Ancora più importante, sottolinea Peter V. Kunz, è però il fatto che le autorità elvetiche si siano da lungo tempo riprese dallo choc causato dall’improvviso e veemente attacco contro UBS. Il panico ha ceduto il posto alla determinazione e a decisioni ragionate.

«Nel caso della vicenda UBS sono stati commessi diversi errori, ma i nervi si sono ora calmati», osserva. «Il DoJ deve essere consapevole che non otterrebbe lo stesso successo se dovesse ricorrere alle medesime tattiche contro il Credit Suisse».

Fattura salata per il Credit Suisse

Il Credit Suisse vuole voltare la pagina dell’evasione fiscale per concentrarsi pienamente sui suoi affari. L’anno scorso, la sua divisione di gestione patrimoniale ha registrato un afflusso netto di nuovi capitali pari a 18,9 miliardi di franchi. Nello stesso periodo, l’UBS ha attirato 28,6 miliardi.

«Il Credit Suisse ha sicuramente sofferto per i danni alla sua reputazione», commenta Andreas Brun, analista alla Banca cantonale di Zurigo. «Ma questo è successo più in Svizzera che all’estero».

Dopo essere stato recentemente sanzionato (196 milioni di dollari) dall’ente federale statunitense proposto alla vigilanza della borsa per servizi non autorizzati a clienti americani, il Credit Suisse dispone ancora di circa 300 milioni di franchi per regolare le questioni di evasione fiscale ancora in sospeso.

Tuttavia, ritiene Andreas Brun, la fattura finale potrebbe facilmente superare i 780 milioni di franchi versati dall’UBS nel 2009.

Nel 2008, il Dipartimento di Giustizia (DoJ) ha iniziato a fare indagini sull’UBS e sulle sue pratiche di favoreggiamento dell’evasione fiscale negli Stati Uniti. Un anno dopo, la banca ha ammesso la sua colpevolezza e ha pagato una multa di 780 milioni di dollari.

Il governo svizzero ha autorizzato la trasmissione di circa 4’500 nomi di clienti di UBS al fisco statunitense (IRS, Internal Revenue Service), aprendo di fatto una breccia nel segreto bancario svizzero.

Il DoJ ha avviato inchieste penali anche nei confronti di 14 altre banche svizzere, tra cui il Credit Suisse.

Nel 2012, la banca Wegelin, la più vecchia del paese, è stata costretta ad abbandonare le sue attività negli Stati Uniti e a cedere i suoi comparti in Svizzera dopo essere stata incriminata dalla giustizia americana. Un anno più tardi ha cessato definitivamente le sue attività.

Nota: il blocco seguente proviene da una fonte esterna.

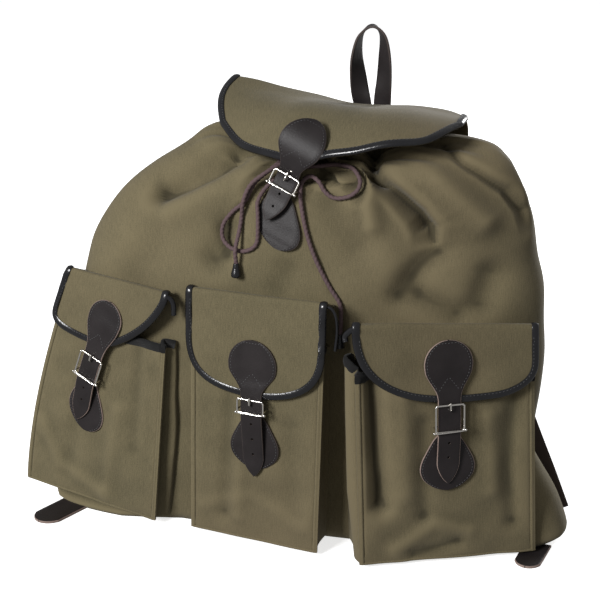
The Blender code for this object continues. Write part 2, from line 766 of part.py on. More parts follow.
def make_buckle(name, frame, length, half, bar_height, finish):
    """A wire frame in front of the strap, with its heel bar let down behind the strap at b = 0."""
    top, low = -(length - 2), 3.0
    cut = 2.0
    outline = [
        (-half, top + cut),
        (-half + cut, top),
        (half - cut, top),
        (half, top + cut),
        (half, low - cut),
        (half - cut, low),
        (-half + cut, low),
        (-half, low - cut),
    ]
    ring = [placed(frame, a, b, bar_height) for a, b in outline]
    obj = sweep(name, wire_stations(ring, frame.c, True), round_profile(WIRE, 5), finish, True)
    drop = [(-half, bar_height), (-half, HEEL_HEIGHT + 1), (-half + 1, HEEL_HEIGHT)]
    drop += [(half - 1, HEEL_HEIGHT), (half, HEEL_HEIGHT + 1), (half, bar_height)]
    staple = [placed(frame, a, 0, c) for a, c in drop]
    heel = sweep(name + "_heel", wire_stations(staple, frame.b), round_profile(WIRE * 0.93, 5), finish)
    join(obj, heel)
    return obj


def join(obj, other):
    """Fuses another mesh into obj with a Boolean. The other stays as a hidden helper."""
    other.hide_render = True
    other.hide_viewport = True
    other.display_type = "WIRE"
    union = obj.modifiers.new("Join " + other.name, "BOOLEAN")
    union.operation = "UNION"
    union.object = other


def make_prong(name, frame, length, bar_height, prong_height, finish):
    """The prong: hooked round the heel bar, up behind the strap, out through its slot and over the top bar."""
    ring = WIRE + GAP + PRONG
    top = 2 - length
    hook = [math.radians(turn) for turn in (60, 110, 170, 230, 290)]
    over_bar = bar_height + WIRE + GAP + PRONG
    path = [(ring * math.sin(turn), HEEL_HEIGHT + ring * math.cos(turn)) for turn in hook]
    path.append((hole_end(top) - 1.3, prong_height))
    path += [(top + 4.6, over_bar - 0.6), (top + 1, over_bar), (top - 2.6, over_bar)]
    points = [placed(frame, 0, b, c) for b, c in path]
    return sweep(name, wire_stations(points, frame.a), round_profile(PRONG, 5), finish)


def make_closure(name, frame, closure, below, leather, nickel):
    """Strap, buckle and prong of one closure. The strap lies on the objects in below."""
    _, bar_height, prong_height = make_strap(name + "_strap", frame, closure, surface_of(*below), leather)
    make_buckle(name + "_buckle", frame, closure.frame, STRAP_HALF + FRAME_MARGIN, bar_height, nickel)
    make_prong(name + "_prong", frame, closure.frame, bar_height, prong_height, nickel)


def make_lid_closure(body_surface, parts, leather, nickel, cord):
    """The lid's closure, with the drawcord's bow between its catch and its strap."""
    body = parts[0]
    start = Vector((LID_CLOSURE.x, -300, LID_CLOSURE.bar))
    bar = start + BACK * reach(body_surface, start, BACK)
    frame = closure_frame(bar, LID_CLOSURE_NORMAL, LID_CLOSURE.lean)
    frame.origin = bar + frame.b * (LID_CLOSURE.frame - 2)
    raise_over(frame, body_surface, LID_CLOSURE.frame)
    catch = make_catch("lid_catch", frame, LID_CLOSURE, body_surface, leather, 7.0)
    right_cord = make_cord("right", RIGHT_CORD, surface_of(body, catch), cord, leather)
    left_cord = make_cord("left", LEFT_CORD, surface_of(body, catch, right_cord), cord, leather)
    make_closure("lid", frame, LID_CLOSURE, (*parts, catch, right_cord, left_cord), leather, nickel)


def make_cord(side, rows, surface, finish, bead_finish):
    """A cord laid on a surface along the rows, with a bead on its lower end."""
    count = round(CORD_SAMPLES * (len(rows) - 1))
    most = max(radius for _, radius in BEAD_SHAPE) + GAP
    around = [Vector((x, 0, z)) for x, z in ((0, 0), (3, 3), (-3, 3), (3, -3), (-3, -3))]
    points = []
    for i in range(count + 1):
        start = Vector((spline(rows, "x", i / count), -300, spline(rows, "z", i / count)))
        # The last stretch stands off as far as the bead is thick.
        radius = CORD_RADIUS + (most - CORD_RADIUS) * max(1 - (count - i) / 3, 0)
        point = start + BACK * (reach(surface, start, BACK, around) - radius - CORD_GAP / 2)
        points.append(clear_of(surface, point, radius + CORD_GAP))
    stations = wire_stations(points, BACK)
    cord = sweep(side + "_drawcord", stations, round_profile(CORD_RADIUS, 6), finish)
    foot = clear_of(surface, points[-1] - UP * BEAD_SHAPE[-1][0], most + CORD_GAP)
    along = (foot - points[-1]).normalized()
    bead = []
    for distance, radius in BEAD_SHAPE:
        bead.append((points[-1] + along * (distance + GAP), stations[-1][1] * radius, stations[-1][2] * radius))
    sweep(side + "_cord_end", bead, round_profile(1, 8), bead_finish)
    return cord


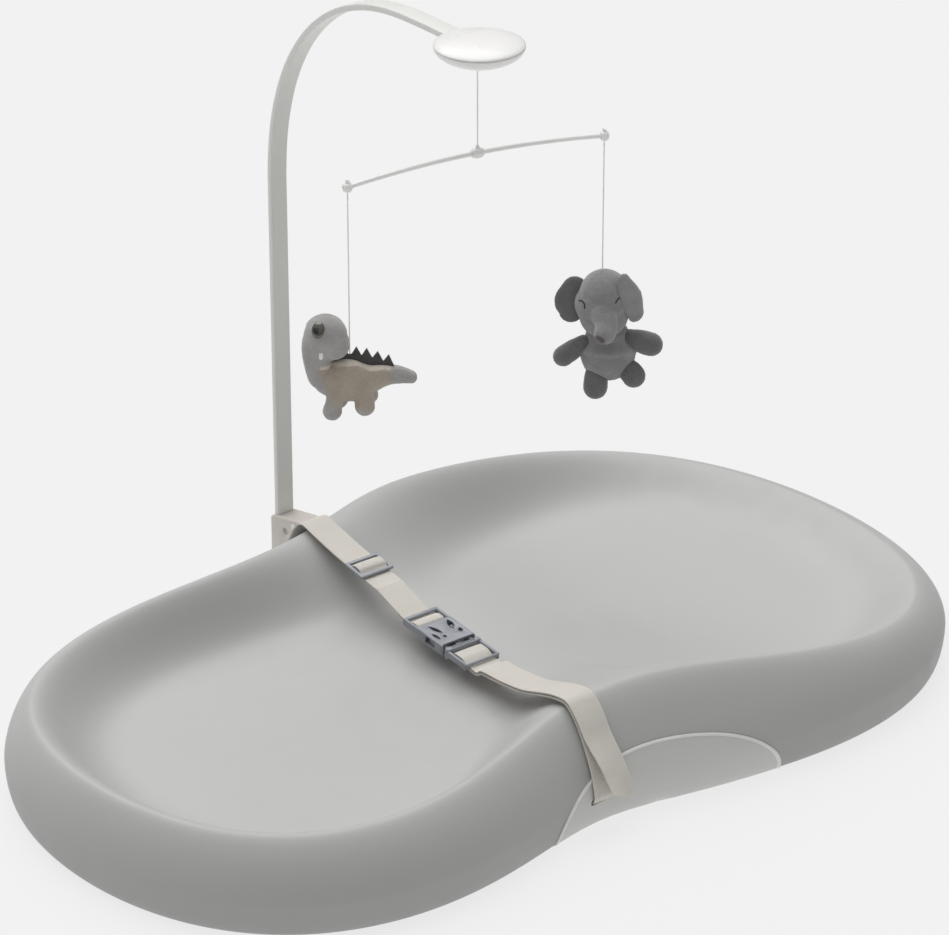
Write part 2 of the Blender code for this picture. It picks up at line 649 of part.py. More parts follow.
def pole_socket():
    outline = [(0.180, 0.0140), (0.180, 0.0775), (0.2125, 0.0762), (SOCKET_REAR_Y - 0.002, 0.0700)]
    outline += [(SOCKET_REAR_Y, 0.0678), (SOCKET_REAR_Y, 0.0300), (0.2380, 0.0200), (0.2200, 0.0140)]
    made = extrusion("pole_socket", outline, SOCKET_HALF_WIDTH)
    boolean(made, skin("socket_wall", pad_rings(grow=PLATE_PROUD + GAP, depth=0.01)))
    hole_y = ARCH_THICKNESS / 2 + GAP
    hole_x = ARCH_WIDTH / 2 + GAP
    low = (-hole_x, ARCH_Y - hole_y, ARCH_FOOT_Z - GAP)
    boolean(made, box("socket_hole", low, (hole_x, ARCH_Y + hole_y, 0.09)))
    x = SOCKET_HALF_WIDTH
    boolean(made, rod("button_bore", (-x - 0.002, 0.2158, 0.0702), (-x + 0.0052, 0.2158, 0.0702), 0.0031, 20))
    boolean(made, rod("socket_screw_bore", (-x - 0.002, 0.2269, 0.0617), (-x + 0.0102, 0.2269, 0.0617), 0.0024, 20))
    return finish(made, "beige_plastic")


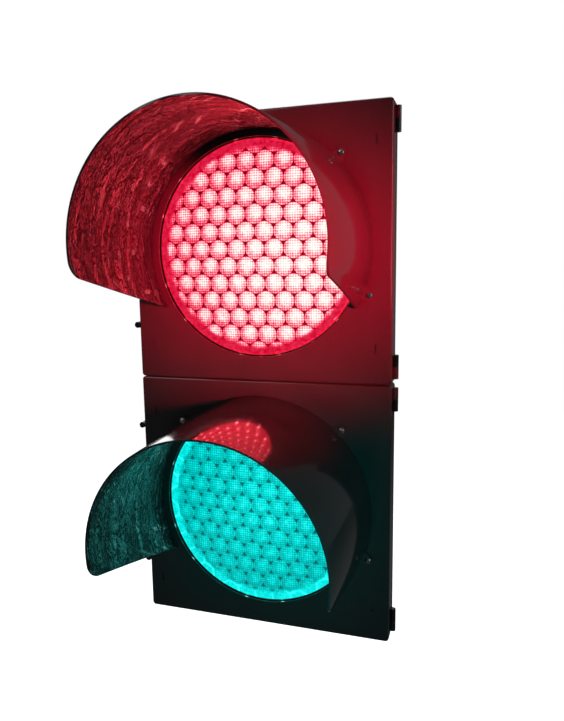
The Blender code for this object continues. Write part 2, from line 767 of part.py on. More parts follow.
def make_coupling(materials):
    """The seal, hollow tube and ring nuts that hold the two shells together."""
    reach = WALL + GAP / 2 + GAP
    seal = upright_lathe("section_seal", [(0.0270, SEAM - 0.0012), (0.0380, SEAM - 0.0012),
                                          (0.0380, SEAM + 0.0012), (0.0270, SEAM + 0.0012)],
                         materials["rubber"])
    tube = upright_lathe("coupling_tube", [(0.0200, SEAM - 0.016), (0.0243, SEAM - 0.016),
                                           (0.0243, SEAM + 0.016), (0.0200, SEAM + 0.016)],
                         materials["steel"])
    upper = make_ring_nut("coupling_nut_upper", SEAM + reach, SEAM + reach + 0.008, materials["steel"])
    lower = make_ring_nut("coupling_nut_lower", SEAM - reach, SEAM - reach - 0.008, materials["steel"])
    return [seal, tube, upper, lower]


def make_hub_plug(material):
    """The blanking plug of the top hub: a low cap over a collar that fills the bore."""
    cap = TOP + HUB_HEIGHT + GAP
    mesh_data = bmesh.new()
    rings = []
    for radius, z in ((HUB_BORE - GAP, TOP - 0.006), (HUB_BORE - GAP, cap), (0.0300, cap),
                      (0.0300, cap + 0.0025), (0.0285, cap + 0.004)):
        rings.append([
            mesh_data.verts.new((
                radius * math.cos(2 * math.pi * i / STEPS),
                radius * math.sin(2 * math.pi * i / STEPS),
                z,
            ))
            for i in range(STEPS)
        ])
    for first, second in zip(rings, rings[1:]):
        bridge(mesh_data, first, second)
    mesh_data.faces.new(rings[0])
    mesh_data.faces.new(rings[-1])
    return finish_object("top_hub_plug", mesh_data, material)


def make_cable_grommet(material):
    """The rubber grommet in the bottom hub, with a hole for the supply cable."""
    inside = HUB_HEIGHT + WALL + GAP / 2 + GAP
    profile = [
        (0.0090, 0.0010),
        (HUB_BORE - GAP, 0.0010),
        (HUB_BORE - GAP, inside),
        (0.0320, inside),
        (0.0320, inside + 0.003),
        (0.0090, inside + 0.003),
    ]
    return upright_lathe("cable_grommet", profile, material)


def make_terminal_block(material):
    """A six-way terminal strip on the back wall of the lower shell, with wire holes and screw wells."""
    back = BACK - WALL - GAP
    front = back - 0.020
    middle_z = 0.090
    mesh_data = bmesh.new()
    add_box(mesh_data, (-0.036, front, middle_z - 0.011), (0.036, back, middle_z + 0.011))
    block = finish_object("terminal_block", mesh_data, material, smooth=False)
    wells = bmesh.new()
    for i in range(6):
        x = -0.030 + 0.012 * i
        add_disc(wells, (x, middle_z), 0.0025, front - 0.001, front + 0.008, 8)
        low = (x - 0.002, front + 0.010, middle_z - 0.012)
        add_box(wells, low, (x + 0.002, front + 0.015, middle_z - 0.005))
    combine(block, make_tool("terminal_wells", wells), "DIFFERENCE")
    return block


# ---- assembly -----------------------------------------------------------------------------------------
def make_axis(name, location, pieces):
    """Parent pieces to an empty on their joint's axis, without moving them."""
    axis = bpy.data.objects.new(name, None)
    axis.empty_display_size = 0.03
    axis.location = location
    bpy.context.scene.collection.objects.link(axis)
    bpy.context.view_layer.update()
    for piece in pieces:
        piece.parent = axis
        piece.matrix_parent_inverse = axis.matrix_world.inverted()
    return axis


def make_section(section, middle_z, materials):
    """One section: its shell and hinge pins, and its door with all that rides on it."""
    make_housing(section, middle_z, materials["black"])
    for place, side in (("top", 1), ("bottom", -1)):
        middle = middle_z + side * HINGE_OFFSET
        make_hinge_pin(f"{section}_hinge_pin_{place}", middle - KNUCKLE_LENGTH - 0.0006,
                       middle + KNUCKLE_LENGTH + 0.0006, materials["steel"])

    riding = [
        make_door(section, middle_z, materials["black"]),
        make_door_gasket(section, middle_z, materials["rubber"]),
        make_visor(section, middle_z, materials["black"]),
        make_lens(section, middle_z, materials["red" if section == "upper" else "green"]),
        make_lens_gasket(section, middle_z, materials["rubber"]),
        make_module_case(section, middle_z, materials["grey"]),
        make_fresnel_lens(section, middle_z, materials["clear"]),
        make_led_board(section, middle_z, materials["board"]),
        make_driver_board(section, middle_z, materials["board"]),
        make_cable_gland(section, middle_z, materials["grey"]),
    ]
    for number, angle in enumerate(VISOR_TAB_ANGLES, 1):
        riding.append(make_screw(f"{section}_visor_screw_{number}",
                                 on_circle(middle_z, VISOR_TAB_CIRCLE, angle),
                                 FRONT - GAP - 0.003, 0.0040, 0.0024, 0.0018, 0.0095, materials["steel"]))
    for number, angle in enumerate(CLIP_ANGLES, 1):
        riding.extend(make_module_clip(section, middle_z, number, angle, materials["steel"]))

    for place, point in zip(("top", "bottom"), latch_points(middle_z)):
        name = f"{section}_latch_screw_{place}"
        screw = make_latch_screw(name, point, materials["black"])
        riding.append(make_axis(name + "_axis", (point[0], FRONT, point[1]), [screw]))
    make_axis(section + "_door_hinge", (HINGE_X, PARTING + GAP / 2, middle_z), riding)


def main():
    """Build the whole head in an empty scene."""
    for existing in list(bpy.data.objects):
        bpy.data.objects.remove(existing, do_unlink=True)
    materials = make_materials()
    for section, middle_z in SECTIONS.items():
        make_section(section, middle_z, materials)
    make_coupling(materials)
    make_hub_plug(materials["black"])
    make_cable_grommet(materials["rubber"])
    make_terminal_block(materials["terminal"])
    make_leads(materials["sheath"])


main()
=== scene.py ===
"""Looks of a two-section traffic signal head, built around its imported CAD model.

A red section stands over a green one. Each is a rear shell with a hinged door that carries an LED module,
a domed lens of hexagonal lenslets and a cut-away visor. Lengths are in metres, in the model's own frame.
"""

from __future__ import annotations

import logging
import math
from dataclasses import dataclass
from enum import Enum
from typing import Callable, Iterable, Sequence, Union

import bmesh
import bpy
from mathutils import Euler, Matrix, Vector


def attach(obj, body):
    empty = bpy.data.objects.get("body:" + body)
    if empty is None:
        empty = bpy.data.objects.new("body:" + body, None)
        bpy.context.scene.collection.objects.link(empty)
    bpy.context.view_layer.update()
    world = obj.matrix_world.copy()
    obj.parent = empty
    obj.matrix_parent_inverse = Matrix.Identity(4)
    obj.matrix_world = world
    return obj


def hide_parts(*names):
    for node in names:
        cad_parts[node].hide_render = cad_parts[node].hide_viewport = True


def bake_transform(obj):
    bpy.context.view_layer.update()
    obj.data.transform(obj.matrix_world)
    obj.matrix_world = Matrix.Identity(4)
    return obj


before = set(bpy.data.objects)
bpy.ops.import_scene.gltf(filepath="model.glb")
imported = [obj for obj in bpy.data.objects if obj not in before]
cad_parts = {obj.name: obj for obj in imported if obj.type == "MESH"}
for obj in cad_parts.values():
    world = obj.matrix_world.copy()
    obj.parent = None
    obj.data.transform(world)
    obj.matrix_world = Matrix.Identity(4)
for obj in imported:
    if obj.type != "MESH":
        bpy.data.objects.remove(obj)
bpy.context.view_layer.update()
LOG = logging.getLogger("signal_head")

GAP = 0.0003
HALF_X = 0.1825
HALF_Z = 0.17985
FRONT = -0.078
PARTING = -0.054
BACK = 0.058
WALL = 0.003
SEAM = 0.366
TOP = 0.726
HUB_HEIGHT = 0.006
HINGE_X = HALF_X + 0.0022
HINGE_Y = PARTING + GAP / 2
HINGE_OFFSET = 0.158
KNUCKLE_RADIUS = 0.0042
KNUCKLE_LENGTH = 0.016
LATCH_X = -HALF_X - 0.0052
LATCH_OFFSET = 0.105
EAR_RADIUS = 0.0048
EAR_FRONT = FRONT + 0.0105
FLANGE_DEPTH = 0.012
HALF_SECTION = 0.180
BOSS_RADIUS = 0.0045
TAB_THICK = 0.003
SCREW_CIRCLE = 0.166
VISOR_TABS = (-112.0, -45.0, 45.0, 112.0)
Y, Z = 1, 2
DUST_COLOR = (0.36, 0.34, 0.31)
DARKER, LIGHTER, WORN = 0.8, 1.25, 1.6
FINE = 120
MEDIUM = 64
SMALL = 32

Shape = bpy.types.Object
Node = bpy.types.Node
Tree = bpy.types.NodeTree
Socket = bpy.types.NodeSocket
Value = Union[float, Socket]


class Section(Enum):
    """The two sections of the head, with the height of each one's middle."""

    UPPER = 0.546
    LOWER = 0.186

    @property
    def label(self) -> str:
        """The word that starts this section's piece names."""
        return self.name.lower()

    @property
    def door_body(self) -> str:
        """The moving body that this section's door belongs to."""
        return f"{self.label}_door"


class Pick(Enum):
    """What kind of element an edit works on."""

    VERT = "VERT"
    EDGE = "EDGE"
    FACE = "FACE"


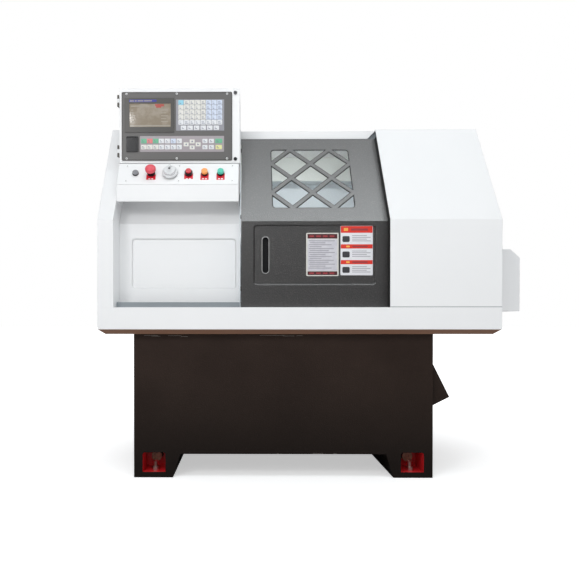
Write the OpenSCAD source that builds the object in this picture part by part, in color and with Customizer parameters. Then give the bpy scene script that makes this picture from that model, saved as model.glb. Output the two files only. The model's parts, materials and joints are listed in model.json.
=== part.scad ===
// Small flat-bed CNC turning lathe: a sheet-metal enclosure and chip tray on a welded pedestal,
// with headstock, bed, carriage and four-station tool post inside. Millimetres, +Z up.
// X runs along the spindle, Y from the operator to the back. The origin is the centre of the footprint.

/* [Base cabinet] */
// Width of the pedestal across its feet
base_w = 1116; // [1060:1:1180]
// Depth of the pedestal from front to back
base_d = 700; // [640:1:730]
// Height of the pedestal, floor to chip tray
base_h = 538; // [500:1:600]
// From the left end of the tray to the pedestal
base_x = 122; // [110:1:125]
// Set-back of the pedestal behind the front of the tray
base_y = 60; // [50:1:80]
// Thickness of the pedestal's plate
base_t = 4; // [3:0.5:5]
// Thickness of the pedestal's top plate
base_top_t = 8; // [6:1:12]
// Width of each foot at the floor
foot_w = 146; // [140:1:170]
// Height of the gap between the feet
notch_h = 88; // [70:1:110]
// How far each end of the gap leans
notch_slant = 28; // [10:1:50]
// Thickness of the plate under each foot
foot_plate_t = 10; // [8:1:12]

/* [Levelling pockets] */
// Width of a levelling pocket
pocket_w = 92; // [80:1:96]
// Height of a levelling pocket
pocket_h = 80; // [72:1:90]
// Depth of a levelling pocket
pocket_deep = 120; // [100:1:150]
// From the side of the pedestal to the pocket
pocket_side = 29; // [20:1:35]
// Height of the pocket above the floor
pocket_z = 17; // [14:1:24]
// Thickness of the pocket's sheet
pocket_t = 3; // [2:0.5:4]
// Radius of the pocket's upper corners
pocket_r = 12; // [6:1:16]
// Diameter of a levelling bolt
bolt_d = 16; // [12:1:20]
// From the pedestal's face to the bolt
bolt_setback = 45; // [35:1:55]
// Diameter of the lifting tubes through the feet
lift_tube_d = 40; // [30:1:42]
// Height of the lifting tubes above the floor
lift_tube_z = 64; // [58:1:68]
// From the pedestal's face to the end of a lifting tube
lift_tube_setback = 78; // [72:1:90]

/* [Chip tray] */
// Length of the chip tray
tray_w = 1470; // [1440:1:1520]
// Depth of the chip tray
tray_d = 860; // [850:1:900]
// Height of the tray's lip
tray_lip = 80; // [70:1:90]
// How far the tray's underside is set in
tray_chamfer_in = 24; // [15:1:30]
// Height of the tray's sloping underside
tray_chamfer_down = 18; // [10:1:24]
// Thickness of the tray's sheet
tray_t = 3; // [2:0.5:4]
// Width of the ledge along the front of the tray
ledge_w = 114; // [112:1:125]
// Width of the tray's other rims
rim_w = 18; // [14:1:24]

/* [Enclosure] */
// Thickness of the enclosure's sheet
guard_t = 2.5; // [1.5:0.5:3]
// Width of the column at the left end
column_w = 58; // [52:1:62]
// Height of the upright front above the tray
break_h = 319; // [300:1:335]
// Height of the roof above the tray
roof_rise = 724; // [710:1:750]
// How far the sloping front runs back
slope_run = 267; // [255:1:280]
// Depth of the enclosure
guard_d = 782; // [775:1:800]
// Place of the partition between headstock and work space
partition_x = 518; // [516:1:520]
// From the left end to the right-hand housing
housing_x = 1065; // [1055:1:1075]
// Set-back of the roof's front edge over the door
roof_front_y = 290; // [289:1:292]
// Height of the roof's front edge over the door
roof_edge_h = 31; // [26:1:34]
// Set-back of the sheet under the console
cover_set = 110; // [100:1:112]
// Depth of the pressed fields in the sheets
press_depth = 5; // [3:0.5:6]

/* [Sliding door] */
// Set-back of the door's face
door_set = 40; // [34:1:42]
// Left edge of the door
door_x = 523; // [522:0.5:526]
// Width of the door
door_w = 562; // [555:1:570]
// Gap under the door
door_gap = 2; // [1:0.5:3]
// Depth of the door's side flanges
door_flange = 26; // [18:1:30]
// Width of the window
window_w = 312; // [280:1:330]
// Height of the window along the slope
window_h = 317; // [290:1:330]
// From the door's bend to the window
window_up = 66; // [50:1:80]
// Left edge of the window from the door's left edge
window_in = 117; // [100:1:130]
// Width of the bars across the window
lattice_w = 15; // [10:1:20]
// Thickness of the window pane
pane_t = 4; // [3:0.5:5]
// Length of the flush pull
pull_l = 139; // [120:1:160]
// Width of the flush pull
pull_w = 29; // [26:1:34]
// Depth of the flush pull
pull_deep = 16; // [12:1:20]

/* [Console and control box] */
// Width of the console
console_w = 456; // [440:1:458]
// Set-back of the console's apron
apron_y = 56; // [52:1:60]
// Height of the apron's lower edge above the tray
apron_up = 395; // [385:1:405]
// Height of the apron
apron_h = 61; // [50:1:70]
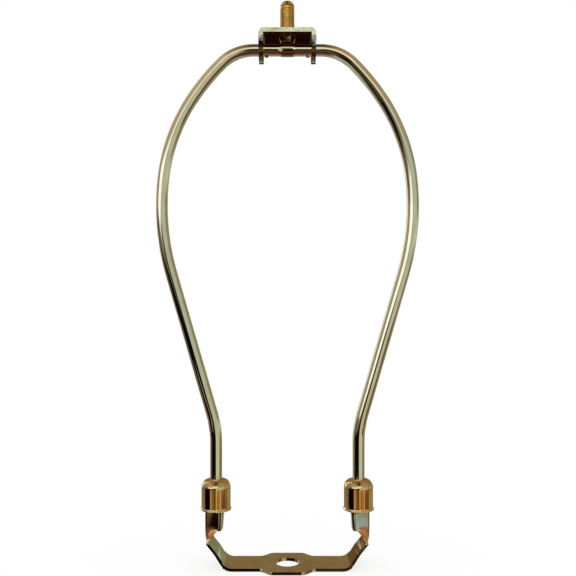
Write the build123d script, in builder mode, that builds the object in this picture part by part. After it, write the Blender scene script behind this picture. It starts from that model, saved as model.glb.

Nel 2013, anche la banca Frey ha annunciato la cessazione delle operazioni a causa delle indagini negli Stati Uniti.

Per porre fine al contenzioso fiscale, nell’agosto 2013 Berna e Washington hanno firmato un accordo di non perseguimento penale. Questo permette alle banche che temono di aver violato il diritto fiscale statunitense di evitare azioni penali. Gli istituti devono però fornire informazioni sulle loro operazioni transfrontaliere (ma non i nominativi dei clienti).

Alla fine dell’anno scorso, 106 istituti avevano aderito al programma americano.

Numerosi banchieri, avvocati e consulenti finanziari sono stati citati in giudizio negli Stati Uniti. Tra questi vi sono almeno sette collaboratori del Credit Suisse.

Alla fine del 2013, l’ex top manager di UBS Raoul Weil è stato arrestato in Italia e estradato verso gli Stati Uniti perché accusato di aver aiutato facoltosi clienti americani a evadere il fisco.